My thoughts as we started this ride were about the fact that I had ridden this trail before. Do I need to make another GPS track of a trail I had already ridden? I decided to start the track anyway. As it turned out, it was a different track than the one we rode last year and I would have been disappointed not to have it in my library.

We made a stop at the Shootaring Mine where our guide, Brent, told us of some more recent history. By recent I mean about 150 years ago.

The area was visited by Father Escalante and later by John Wesley Powell. In 1869, Powell called mountains the Unknown Mountains and it wasn’t until he concluded his expedition that he named them the Henry Mountains after Joseph Henry, a friend and secretary of the Smithsonian.

The Henrys are located in the middle of the Colorado Plateau and have been described as a sea of sandstone cut by deep canyons. Little was known about them until after the Civil War when Powell ventured into this area.

Continuing our ride, we dropped down into narrow Shootamaring Canyon. This was a beautiful part of the ride, but I thought that it was not a place to be when that storm broke on the Henrys.

Climbing out of the Canyon, we wound our way through a country full of stone cathedrals and colorful cliffs. Stopping near Dial’s Knob, we scoured the ground finding fossils called “Devil’s Toe Nails.” Well, that is what they looked like. We learned that they were fossils — a bivalve oyster that had lived when the area was under water.

We passed Copper Creek and then some places with interesting names like Eggnog and Jackass Spring. We even passed Butt Canyon — how did that name come to be?

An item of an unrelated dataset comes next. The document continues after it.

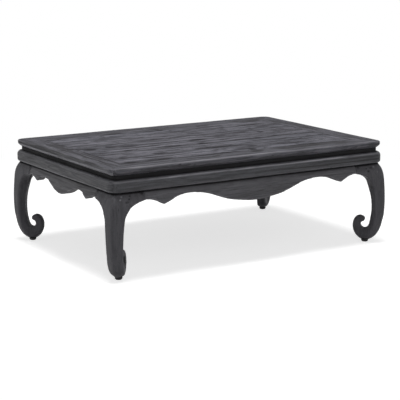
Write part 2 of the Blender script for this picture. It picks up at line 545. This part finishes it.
def wood(kind, grain):
    """Charcoal-stained, wire-brushed wood: dark pores in grey-violet latewood, pale worn edges, a satin film."""
    name, streaks, rubbed, rough, sheen, under, band = WOOD_LOOK[kind]
    name = f"{name} {grain}"
    if name in bpy.data.materials:
        return bpy.data.materials[name]
    colours = bpy.context.scene.kang_colours
    stain, dark = getattr(colours, kind), opaque(colours.pore)
    material = bpy.data.materials.new(name)
    tree = fresh_nodes(material)
    node, work = partial(add_node, tree), partial(work_out, tree)
    coords = node("ShaderNodeTexCoord").outputs["Object"]
    piece, groove, edge, mark, seam, pale = (
        node("ShaderNodeAttribute", attribute_name=note).outputs["Fac"]
        for note in ("piece", "groove", "edge", "mark", "seam", "pale"))
    turned = node("ShaderNodeMapping", {"Vector": coords, "Rotation": GRAIN_TURN[grain]},
                  vector_type="TEXTURE").outputs[0]
    place = work("vector plus", turned, work("scaled", STAIN_WAY, piece))

    def pattern(label, widen=1.0):
        (long_mm, wide_mm, detail, *twisted), span = STAIN_NOISE[label]
        twist, rough_share = twisted or (0.0, NOISE_ROUGH)
        thin = 1 / (wide_mm * widen * MM)
        scaled = work("vector times", place, (1 / (long_mm * MM), thin, thin))
        value = node("ShaderNodeTexNoise", {"Vector": scaled, "Scale": 1.0, "Detail": detail,
                                            "Roughness": rough_share, "Distortion": twist}).outputs[0]
        return work("stretch", value, *span) if span else value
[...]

Soon we stopped at a junction with the famous Burr Trail. Josh Lively, a doctor of paleontology at the Prehistoric Museum in Price, was there. On the table were some very interesting specimens of Jurassic dinosaurs.

We listened, spellbound, as an excited Lively talked about some of his discoveries in Utah. He had a cast of a skull of a diplodocus and an actual petrified spike from a stegosaurus. He showed us raptor claws and told us about creatures that used to roam the earth.

Heading south back toward Lake Powell, we took a side trail to an overlook into Hall’s Creek Canyon. It was worth the stop to see deep down into this beautiful canyon.

Following a section of the Burr Trail, we made our way back to Ticaboo, finishing about an eight-hour ride. When you go, take plenty of water, keep the rubber side down and watch for information on the Fifth Annual Ticaboo Rally to put on your 2023 calendar.